¿Por qué planeamos la educación de miles de peruanos desde un despacho tan lejano de su realidad?

Macarena moscoso Barrio es antropóloga visual e investigadora principal del Instituto de Estudios Peruanos. Especializada en educación con amplia experiencia en investigación etnográfica, evaluación de programas educativos y prácticas pedagógicas en escuelas públicas peruanas. Desde la antropología visual analiza las dinámicas de género, turismo y la tensión entre tradición/modernidad.
El primer día de clases ha llegado nuevamente a las aulas peruanas. Mientras en Lima y otras ciudades principales las preocupaciones giran alrededor de la inseguridad, el tráfico y las crisis políticas, en la Amazonía —territorio que representa el 60 % de nuestro país— la realidad es dramáticamente distinta. Aquí, el inicio escolar no es solo un evento administrativo: es la repetición de una crisis sistémica que expone las más profundas desigualdades educativas del Perú.
¿Cómo explicamos que la región más biodiversa del país, hogar de 44 pueblos indígenas y 16 familias lingüísticas, presente consistentemente los peores indicadores educativos? La respuesta trasciende las distancias geográficas.
El problema comienza con un modelo educativo concebido desde y para la ciudad, impuesto sobre realidades radicalmente diferentes. La Amazonía muestra una realidad constante: infraestructuras que se inundan con las primeras lluvias, materiales educativos que no reflejan el contexto local, y una rotación permanente de docentes que apenas logran adaptarse al entorno.
Los profesores amazónicos enfrentan un ciclo perverso: cuando finalmente comprenden las dinámicas locales, aprenden los códigos culturales y ganan la confianza comunitaria, el sistema los reasigna, reiniciando el ciclo. Esta discontinuidad resulta devastadora, especialmente al inicio del año, cuando se establecen las bases fundamentales del aprendizaje.
En estas primeras semanas escolares, las familias amazónicas enfrentan decisiones imposibles. Cuando los recursos escasean, suelen ser los varones los que continúan estudiando, mientras las niñas son orientadas hacia responsabilidades domésticas. Esta discriminación no es casual ni meramente cultural, sino resultado de cálculos desesperados donde la educación se convierte en privilegio. Así, la escasez económica se traduce en exclusión educativa con rostro femenino.

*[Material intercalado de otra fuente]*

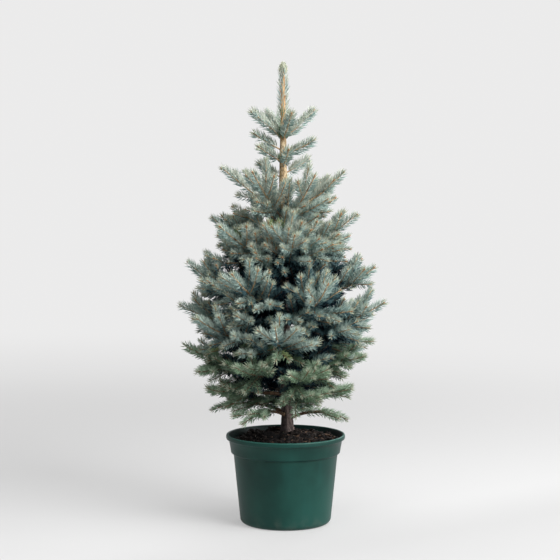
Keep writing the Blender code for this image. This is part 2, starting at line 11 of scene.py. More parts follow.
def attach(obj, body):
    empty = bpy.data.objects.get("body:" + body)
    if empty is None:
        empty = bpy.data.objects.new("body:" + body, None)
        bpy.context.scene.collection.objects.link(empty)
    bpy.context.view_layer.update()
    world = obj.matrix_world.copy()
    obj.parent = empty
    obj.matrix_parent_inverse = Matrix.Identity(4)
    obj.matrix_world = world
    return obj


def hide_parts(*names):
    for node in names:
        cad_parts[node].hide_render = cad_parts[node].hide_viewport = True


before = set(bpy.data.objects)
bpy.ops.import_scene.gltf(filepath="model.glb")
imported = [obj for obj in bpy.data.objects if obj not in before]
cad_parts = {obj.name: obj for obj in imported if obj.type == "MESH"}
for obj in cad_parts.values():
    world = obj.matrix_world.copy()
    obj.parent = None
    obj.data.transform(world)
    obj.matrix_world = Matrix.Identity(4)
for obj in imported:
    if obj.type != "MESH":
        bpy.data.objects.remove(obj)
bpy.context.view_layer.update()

# The looks of a young Colorado blue spruce in a nursery pot. Metres, +Z up, the pot's underside at
# the origin, -Y towards the camera. The skeleton of limbs and shoots follows the same rule and the
# same named values as the solids, and goes on from there to finer twigs, needles and buds.

SEED = 2207
UP = Vector((0, 0, 1))

# Pot
RIM_RADIUS = 0.145
RIM_TOP = 0.218
RIM_HEIGHT = 0.0115
RIM_THICKNESS = 0.0062
COLLAR_TOP_RADIUS = 0.1388
COLLAR_FOOT_RADIUS = 0.133
COLLAR_FOOT = 0.1745
COLLAR_EDGE = (COLLAR_FOOT_RADIUS - 0.002, COLLAR_FOOT + 0.0006)
COLLAR_ROUNDING = 0.0022
COLLAR_SIDE = ((COLLAR_FOOT_RADIUS + 0.002, 0.186), (COLLAR_TOP_RADIUS - 0.0006, 0.2035))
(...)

La desconexión entre escuela y cultura local constituye quizás la fractura más profunda. Las instituciones educativas funcionan como islas culturales, donde los conocimientos impartidos rara vez dialogan con las realidades territoriales. Esta brecha no solo compromete el rendimiento académico, sino que erosiona sistemáticamente el tejido cultural de comunidades enteras, creando generaciones que habitan una incómoda frontera: un limbo en el que son demasiado escolarizados para valorar saberes ancestrales, pero insuficientemente formados para el mundo occidental.
El inicio escolar amazónico también evidencia problemas que trascienden lo educativo. La violencia intrafamiliar aumenta con las presiones económicas del regreso a clases, mientras los índices de embarazo adolescente —alarmantes en la región— continúan privando a las jóvenes de oportunidades educativas. El trabajo infantil se naturaliza como «apoyo familiar», y sacrifica horas de estudio por necesidades inmediatas de subsistencia. Durante estos meses iniciales, muchos estudiantes desarrollan patrones de asistencia intermitente que eventualmente conducen al abandono escolar. A esto se suma la sombra omnipresente de economías ilegales —tala, minería y narcotráfico— que acechan a las comunidades escolares ofreciendo ingresos inmediatos a adolescentes vulnerables, mientras les arrebatan silenciosamente su futuro educativo.
Por lo anterior, es imperativo superar la visión colonial que reduce los saberes indígenas a «folklore» en lugar de reconocerlos como sistemas de conocimiento válidos. Requerimos calendarios escolares que respeten ciclos productivos locales, e infraestructuras adaptadas a las condiciones climáticas amazónicas.
Al comenzar este nuevo año escolar, tenemos la oportunidad de reimaginar la educación amazónica. No como un sistema que «rescata» estudiantes de su entorno cultural, sino como uno que valora y potencia la extraordinaria diversidad biocultural de estos territorios.
Quienes toman decisiones educativas desde despachos lejanos deben comprender que cada día de inacción perpetúa ciclos de desigualdad que comprometen el futuro, no solo de la Amazonía, sino del país entero. La transformación requerida es profunda: implica cambios en infraestructura y recursos, pero fundamentalmente en los modelos mentales que normalizan esta desigualdad.
El destino educativo de miles de niños y adolescentes amazónicos, y la posibilidad de construir un Perú verdaderamente intercultural, dependen de nuestra capacidad para actuar ahora. La pregunta es: ¿tendremos el valor de hacerlo?